February 23, 2016 9:48 am  #8


Re: Network Daydream

You know, I only started looking at some BDSM stuff recently and I discovered that they have their own problems too -- a lot more than I realized.  My impression after reading a thread was that dominant women often get cancelled on last minute by guys who chicken out -- very annoying to be let down that way.  Submissive men, on the other hand, complained about it being hard to find a dominant partner -- the ratio is too many submissive men for the number of dominant women out there, and then of the women they find, many of them are not of an authentically dominant mindset (she thinks if she puts on the outfit and acts a certain way, it makes her a domme).  At a glance (because I really don't know this world), there are definitely more meetups and networking opportunities than we have.  But upon closer inspection, seeing even just a smattering of ads, I realized that lots of BDSM people are still looking for someone they are compatible with and many sounded desperate.  So... just kind of a side note, I guess.  I sort of lost focus and stopped looking for groups/networks after I found info on the crying parties in Japan (which I posted about in another thread).     

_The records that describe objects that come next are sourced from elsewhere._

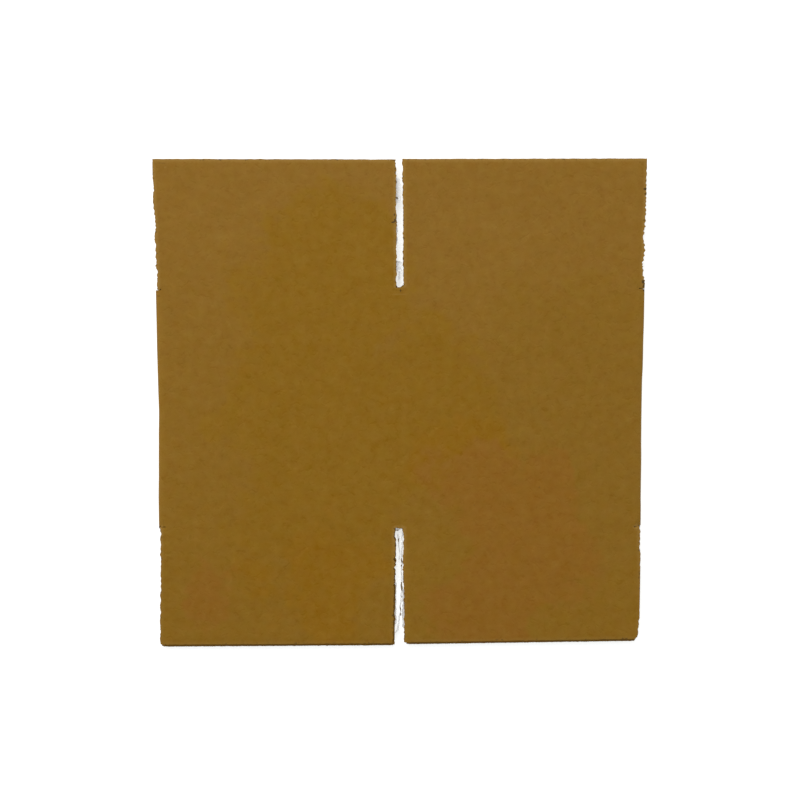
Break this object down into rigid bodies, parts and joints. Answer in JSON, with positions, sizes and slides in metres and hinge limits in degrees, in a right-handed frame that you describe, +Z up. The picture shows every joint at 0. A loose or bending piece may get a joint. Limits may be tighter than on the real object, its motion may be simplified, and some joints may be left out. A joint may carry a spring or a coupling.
{
  "type": "flattened cardboard box",
  "caption": "Plain slotted box of corrugated board, folded flat: two square panels side by side with flaps above and below, folds at the sides and a glued joint behind.",
  "frame": {"origin": "bottom centre of the box that holds the part, on the surface it lies on", "axes": "+Z up out of the outer face that shows two whole panels, +Y along the flutes towards the longer flaps at the top of the picture, +X to the picture's right"},
  "size_m": [0.3162, 0.319, 0.0075],
  "materials": {
    "kraft_board": "matt uncoated brown kraft liner with fine fibres"
  },
  "bodies": {
    "root": {"folded_box_blank": "kraft_board"}
  },
  "joints": []
}
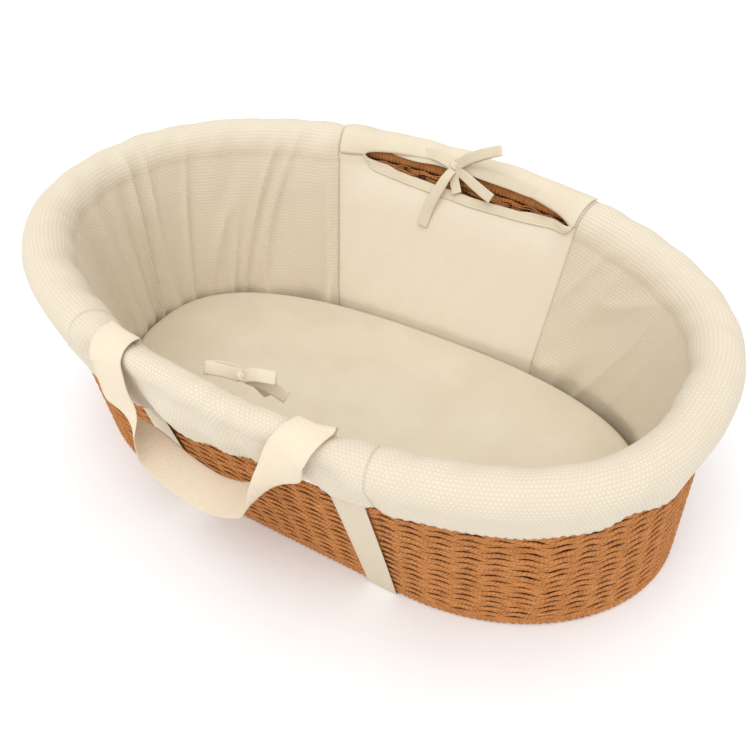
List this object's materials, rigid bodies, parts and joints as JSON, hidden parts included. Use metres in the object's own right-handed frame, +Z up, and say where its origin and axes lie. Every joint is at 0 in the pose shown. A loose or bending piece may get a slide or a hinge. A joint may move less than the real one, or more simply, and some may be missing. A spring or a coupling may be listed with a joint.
{
  "type": "moses basket",
  "caption": "Oval carrying basket for a newborn: woven rope wall, padded cotton liner tied over the rim, webbing handles and a lift-out mattress.",
  "frame": {"origin": "under the middle of the basket, on the ground", "axes": "+X to the foot end, +Y to the back, +Z up"},
  "size_m": [0.8311, 0.5714, 0.3245],
  "materials": {
    "rope": "matt twisted paper rope",
    "steel_wire": "drawn steel wire",
    "stake": "rope over wire",
    "waffle_cotton": "waffle weave cotton",
    "plain_cotton": "plain weave cotton",
    "wadding": "polyester wadding",
    "elastic": "woven elastic",
    "flat_tape": "flat cotton tape",
    "webbing": "twill cotton webbing",
    "foam": "open cell foam",
    "mattress_ticking": "smooth wipe-clean ticking",
    "sheet_cotton": "plain sheet cotton"
  },
  "bodies": {
    "basket": {"basket_floor": "rope", "basket_wall": "rope", "floor_rods": "stake", "foot_border": "rope", "foot_padding": "wadding", "foot_side_tape": "flat_tape", "foot_wire": "steel_wire", "front_handle_foot_end": "webbing", "front_handle_head_end": "webbing", "front_outer_flap": "waffle_cotton", "front_padding": "wadding", "front_slot_facing": "plain_cotton", "front_tie": "plain_cotton", "front_tie_casing": "plain_cotton", "head_padding": "wadding", "head_side_tape": "flat_tape", "hem_elastic": "elastic", "liner_foot_panel": "waffle_cotton", "liner_front_panel": "waffle_cotton", "liner_head_panel": "waffle_cotton", "liner_rear_panel": "waffle_cotton", "rear_handle_foot_end": "webbing", "rear_handle_head_end": "webbing", "rear_outer_flap": "waffle_cotton", "rear_padding": "wadding", "rear_slot_facing": "plain_cotton", "rear_tie": "plain_cotton", "rear_tie_casing": "plain_cotton", "rim_border": "rope", "rim_wire": "steel_wire", "wall_stakes": "stake"},
    "front_handle": {"front_handle": "webbing"},
    "rear_handle": {"rear_handle": "webbing"},
    "mattress": {"mattress_foam": "foam", "mattress_cover": "mattress_ticking", "fitted_sheet": "sheet_cotton"}
  },
  "joints": [
    {"name": "front_handle_swing", "type": "hinge", "parent": "basket", "child": "front_handle", "pos_m": [-0.00665, -0.26974, 0.25074], "axis": [-0.9983, 0.0212, 0.0552], "range_deg": [0, 175]},
    {"name": "rear_handle_swing", "type": "hinge", "parent": "basket", "child": "rear_handle", "pos_m": [-0.00665, 0.26974, 0.25074], "axis": [0.9983, 0.0212, -0.0552], "range_deg": [0, 175]},
    {"name": "mattress_lift", "type": "slide", "parent": "basket", "child": "mattress", "axis": [0, 0, 1], "range_m": [0, 0.3]}
  ]
}
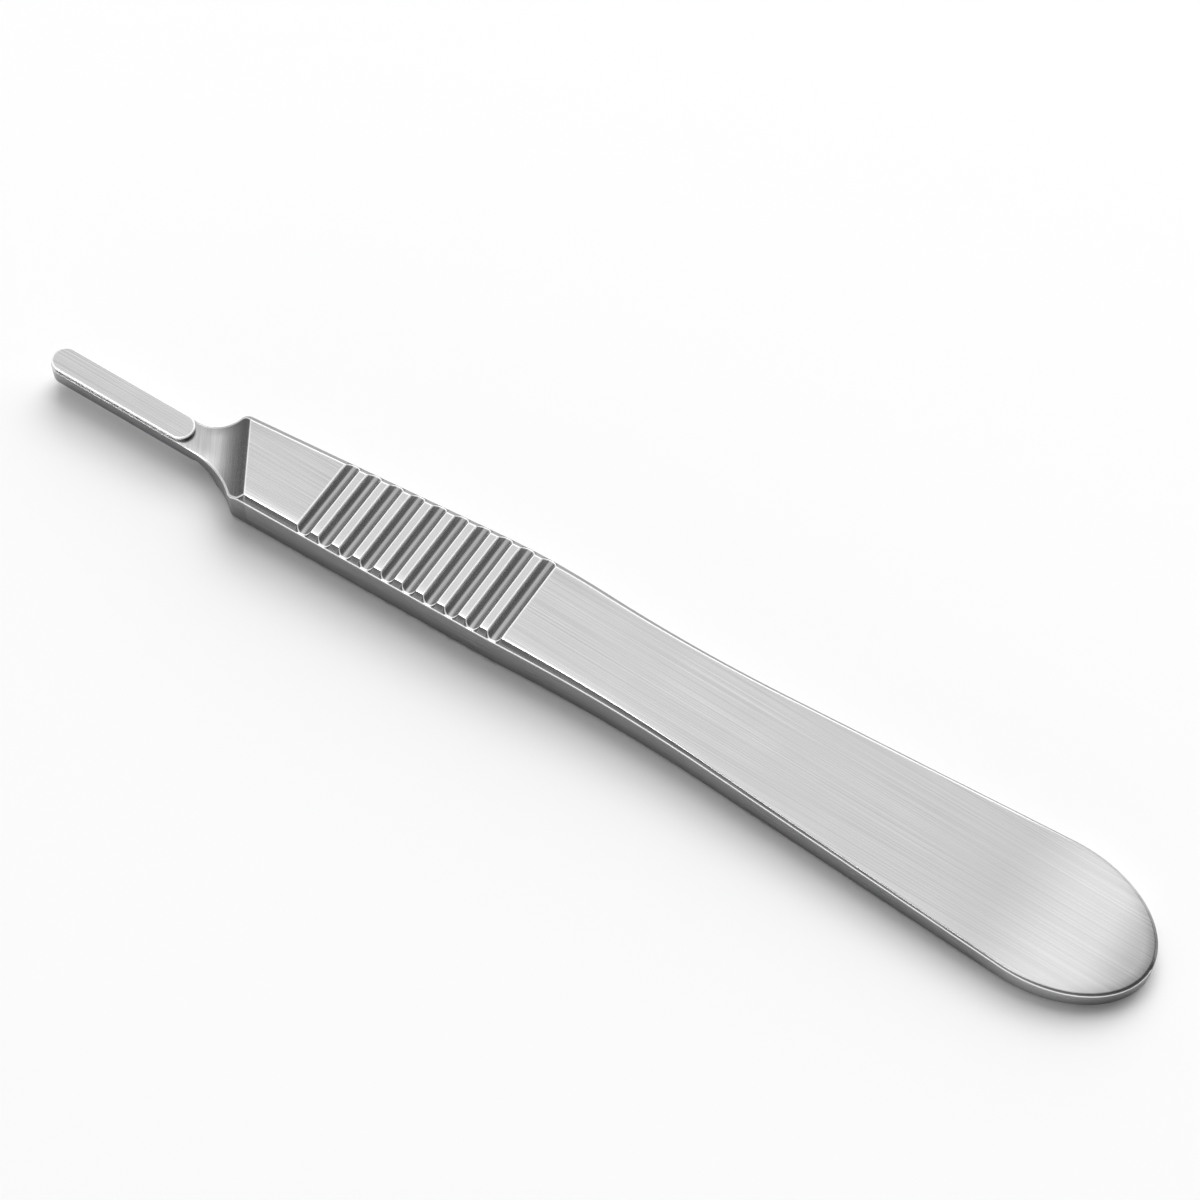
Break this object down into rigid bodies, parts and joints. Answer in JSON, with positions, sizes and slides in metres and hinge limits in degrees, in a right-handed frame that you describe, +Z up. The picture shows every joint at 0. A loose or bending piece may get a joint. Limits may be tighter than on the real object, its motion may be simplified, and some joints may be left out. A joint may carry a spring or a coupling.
{
  "type": "scalpel handle",
  "caption": "Flat steel scalpel handle with a keyed blade fitting, an oblique scooped shoulder, a cross-grooved grip and a flared rounded butt, without its blade.",
  "frame": {"origin": "middle of the handle's length and width, on the plane that its underside rests on", "axes": "+X from the blade fitting to the butt, +Y to the side where the shoulder edge comes nearer to the fitting, +Z up out of the grooved face"},
  "size_m": [0.125, 0.015, 0.0049],
  "materials": {
    "handle": "satin brushed"
  },
  "bodies": {
    "root": {"handle": "handle"}
  },
  "joints": []
}
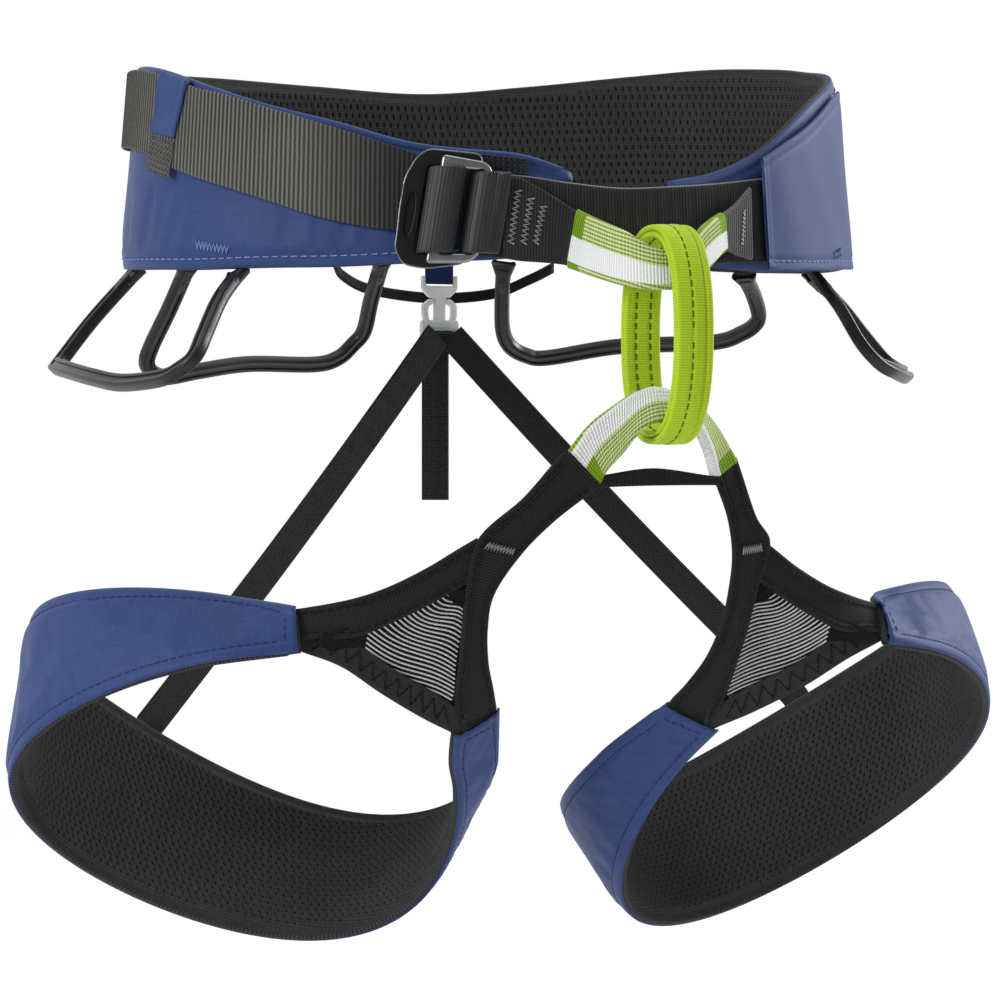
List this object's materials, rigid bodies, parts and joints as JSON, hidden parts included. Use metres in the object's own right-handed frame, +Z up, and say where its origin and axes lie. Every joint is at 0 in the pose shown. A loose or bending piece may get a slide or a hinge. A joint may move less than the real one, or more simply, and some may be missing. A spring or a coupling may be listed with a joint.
{
  "type": "climbing harness",
  "caption": "Adjustable sit harness: padded waist belt with buckle, woven belay loop, padded leg loops on webbing risers, moulded gear loops and rear elastics with a release clip.",
  "frame": {"origin": "centre of the waist ring, at mid height of its sides", "axes": "+X towards the wearer's left, +Y towards the wearer's back, +Z up"},
  "size_m": [0.4194, 0.3079, 0.3612],
  "materials": {
    "blue_fabric": "plain-woven coated face cloth",
    "navy_fabric": "woven tape",
    "foam": "closed-cell foam core",
    "liner_mesh": "three-dimensional air mesh",
    "open_mesh": "open mesh",
    "tail_webbing": "ribbed polyester webbing",
    "tie_in_cover": "woven protector sleeve",
    "belay_webbing": "ribbed tubular webbing",
    "anodised_black": "black anodised",
    "polished_alloy": "satin polished",
    "moulded_plastic": "moulded",
    "clear_plastic": "translucent moulded",
    "elastic": "woven elastic",
    "dark_webbing": "fine polyester webbing"
  },
  "bodies": {
    "belt": {"belt_tail_webbing": "tail_webbing", "bridge_webbing": "dark_webbing", "buckle_backing": "open_mesh", "buckle_plate": "anodised_black", "clip_plug": "clear_plastic", "clip_socket": "clear_plastic", "cross_strap": "dark_webbing", "gear_tab_rear_left_a": "dark_webbing", "gear_tab_rear_left_b": "dark_webbing", "gear_tab_rear_right_a": "dark_webbing", "gear_tab_rear_right_b": "dark_webbing", "gear_tab_side_left_a": "dark_webbing", "gear_tab_side_left_b": "dark_webbing", "gear_tab_side_right_a": "dark_webbing", "gear_tab_side_right_b": "dark_webbing", "keeper_loop": "blue_fabric", "keeper_mesh": "open_mesh", "rear_tab": "navy_fabric", "tie_in_cover_lower": "tie_in_cover", "tie_in_cover_upper": "tie_in_cover", "tie_in_webbing_lower": "dark_webbing", "tie_in_webbing_upper": "dark_webbing", "waist_foam": "foam", "waist_liner": "liner_mesh", "waist_shell": "blue_fabric", "webbing_cover_panel": "blue_fabric"},
    "leg_right": {"leg_right_elastic_band": "elastic", "leg_right_foam": "foam", "leg_right_liner": "liner_mesh", "leg_right_mesh_window": "open_mesh", "leg_right_outer_branch": "dark_webbing", "leg_right_rear_elastic": "elastic", "leg_right_riser": "dark_webbing", "leg_right_shell": "blue_fabric"},
    "leg_left": {"leg_left_elastic_band": "elastic", "leg_left_foam": "foam", "leg_left_liner": "liner_mesh", "leg_left_mesh_window": "open_mesh", "leg_left_outer_branch": "dark_webbing", "leg_left_rear_elastic": "elastic", "leg_left_riser": "dark_webbing", "leg_left_shell": "blue_fabric"},
    "gear_loop_side_right": {"gear_loop_side_right": "moulded_plastic"},
    "gear_loop_side_left": {"gear_loop_side_left": "moulded_plastic"},
    "gear_loop_rear_right": {"gear_loop_rear_right": "moulded_plastic"},
    "gear_loop_rear_left": {"gear_loop_rear_left": "moulded_plastic"},
    "haul_loop": {"haul_loop": "dark_webbing"},
    "belay_loop": {"belay_loop": "belay_webbing"},
    "buckle_bar_frame": {"buckle_frame": "polished_alloy", "buckle_webbing_roll": "dark_webbing"},
    "clip_arm_left": {"clip_arm_left": "clear_plastic"},
    "clip_arm_right": {"clip_arm_right": "clear_plastic"},
    "strap_tail": {"strap_tail": "elastic"}
  },
  "joints": [
    {"name": "leg_right_swing", "type": "hinge", "parent": "belt", "child": "leg_right", "pos_m": [-0.02, -0.141, -0.125], "axis": [1, 0, 0], "range_deg": [-12, 18], "stiffness_Nm_per_rad": 2, "springref_deg": 3.15, "deforming": ["leg_right_rear_elastic"]},
    {"name": "leg_left_swing", "type": "hinge", "parent": "belt", "child": "leg_left", "pos_m": [0.043, -0.141, -0.125], "axis": [1, 0, 0], "range_deg": [-12, 18], "stiffness_Nm_per_rad": 2, "springref_deg": 3.15, "deforming": ["leg_left_rear_elastic"]},
    {"name": "gear_loop_side_right_swing", "type": "hinge", "parent": "belt", "child": "gear_loop_side_right", "pos_m": [-0.127, -0.0575, -0.048], "axis": [-0.093, 0.9939, 0.0588], "range_deg": [-12, 22], "stiffness_Nm_per_rad": 0.06, "springref_deg": -1.72},
    {"name": "gear_loop_side_left_swing", "type": "hinge", "parent": "belt", "child": "gear_loop_side_left", "pos_m": [0.1145, -0.072, -0.0455], "axis": [-0.4163, -0.9073, -0.0587], "range_deg": [-12, 18], "stiffness_Nm_per_rad": 0.06, "springref_deg": -1.72},
    {"name": "gear_loop_rear_right_swing", "type": "hinge", "parent": "belt", "child": "gear_loop_rear_right", "pos_m": [-0.104, 0.077, -0.038], "axis": [0.9454, 0.3199, 0.0621], "range_deg": [-12, 10], "stiffness_Nm_per_rad": 0.06, "springref_deg": -1.72},
    {"name": "gear_loop_rear_left_swing", "type": "hinge", "parent": "belt", "child": "gear_loop_rear_left", "pos_m": [0.049, 0.104, -0.033], "axis": [0.8366, -0.5452, -0.0526], "range_deg": [-12, 18], "stiffness_Nm_per_rad": 0.06, "springref_deg": -1.72},
    {"name": "haul_loop_swing", "type": "hinge", "parent": "belt", "child": "haul_loop", "pos_m": [-0.0255, 0.11436, -0.031], "axis": [0.9941, -0.1072, -0.0153], "range_deg": [-8, 50], "stiffness_Nm_per_rad": 0.02, "springref_deg": -1.15},
    {"name": "belay_loop_swing", "type": "hinge", "parent": "belt", "child": "belay_loop", "pos_m": [0.016, -0.142, -0.036], "axis": [1, 0, 0], "range_deg": [-6, 0]},
    {"name": "buckle_tilt", "type": "hinge", "parent": "belt", "child": "buckle_bar_frame", "pos_m": [-0.04736, -0.11461, -0.024], "axis": [0.149, -0.0476, 0.9877], "range_deg": [0, 20]},
    {"name": "clip_arm_left_squeeze", "type": "hinge", "parent": "belt", "child": "clip_arm_left", "pos_m": [0.0224, 0.104, -0.048], "axis": [0, 1, 0], "range_deg": [0, 6], "stiffness_Nm_per_rad": 0.05},
    {"name": "clip_arm_right_squeeze", "type": "hinge", "parent": "belt", "child": "clip_arm_right", "pos_m": [0.0156, 0.104, -0.048], "axis": [0, 1, 0], "range_deg": [-6, 0], "stiffness_Nm_per_rad": 0.05},
    {"name": "strap_tail_swing", "type": "hinge", "parent": "belt", "child": "strap_tail", "pos_m": [0.0185, 0.1074, -0.066], "axis": [1, 0, 0], "range_deg": [-15, 25]}
  ]
}
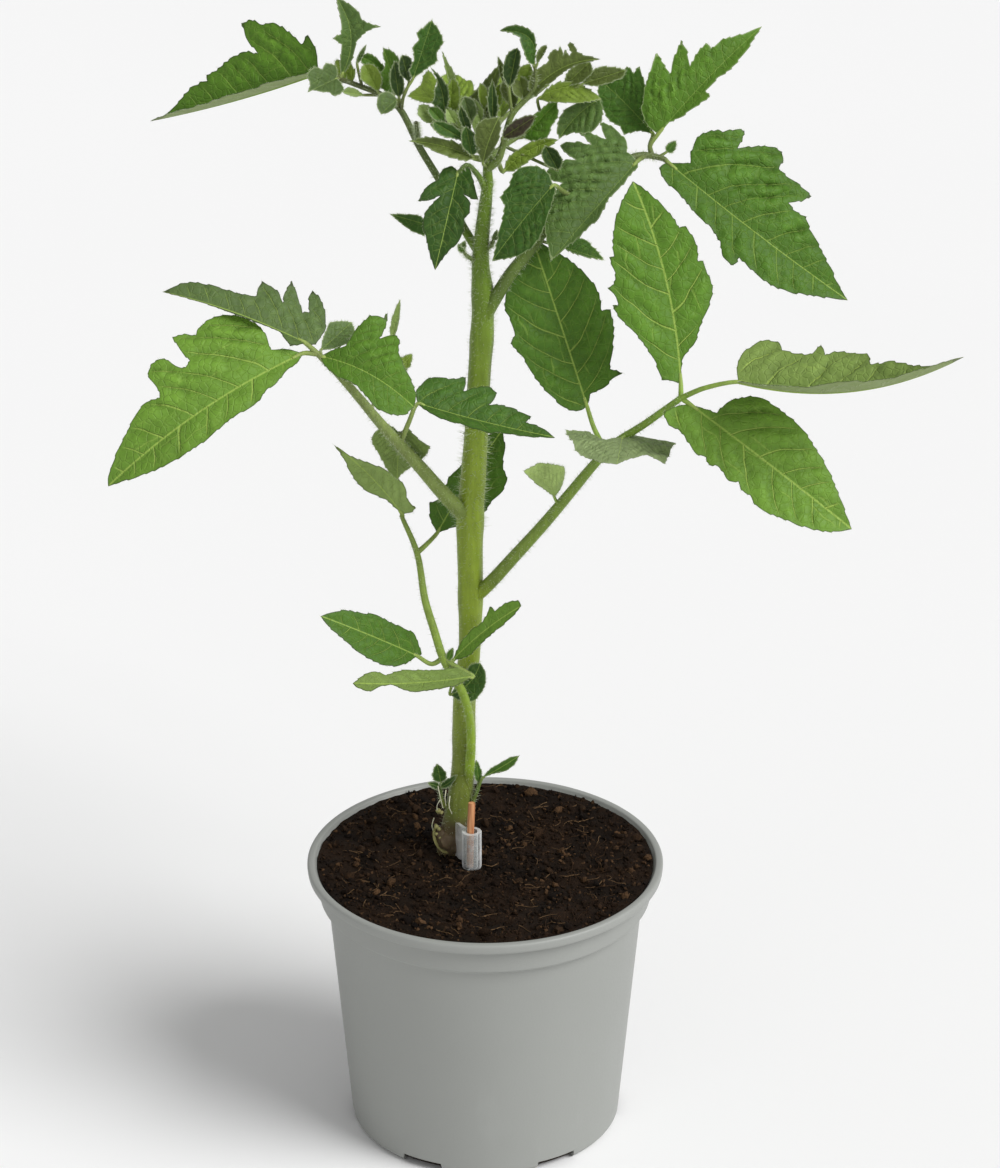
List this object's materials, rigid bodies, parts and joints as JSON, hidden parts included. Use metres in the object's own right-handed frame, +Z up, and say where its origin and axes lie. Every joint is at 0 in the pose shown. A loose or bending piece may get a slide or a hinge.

With the way things are on the internet right now, I don't know of any other crying fetishist in my country, let alone my city!  But the crazy thing is, they could be right under my nose and I don't know it.

Last edited by Diana (February 27, 2016 5:53 am)

 

February 24, 2016 3:34 am  #9


Re: Network Daydream

This sounds amazing, but knowing me I'd probably start laughing uncontrollably if I ever went to something like this. It would be a combination of nerves, excitement, and how ridiculous a situation it would actually be. Amazing, but really really ridiculous if you think about it.

Honestly I became an actor partially because I wanted to be placed in mandatory crying situations with other people...

 

March 13, 2016 5:35 pm  #10


Re: Network Daydream

I would love to have someone to cry with together rather than one or the other.  But my problem is I can Bennett cry when the other person is crying.  If someone with me starts crying my tears shut off and is maddening.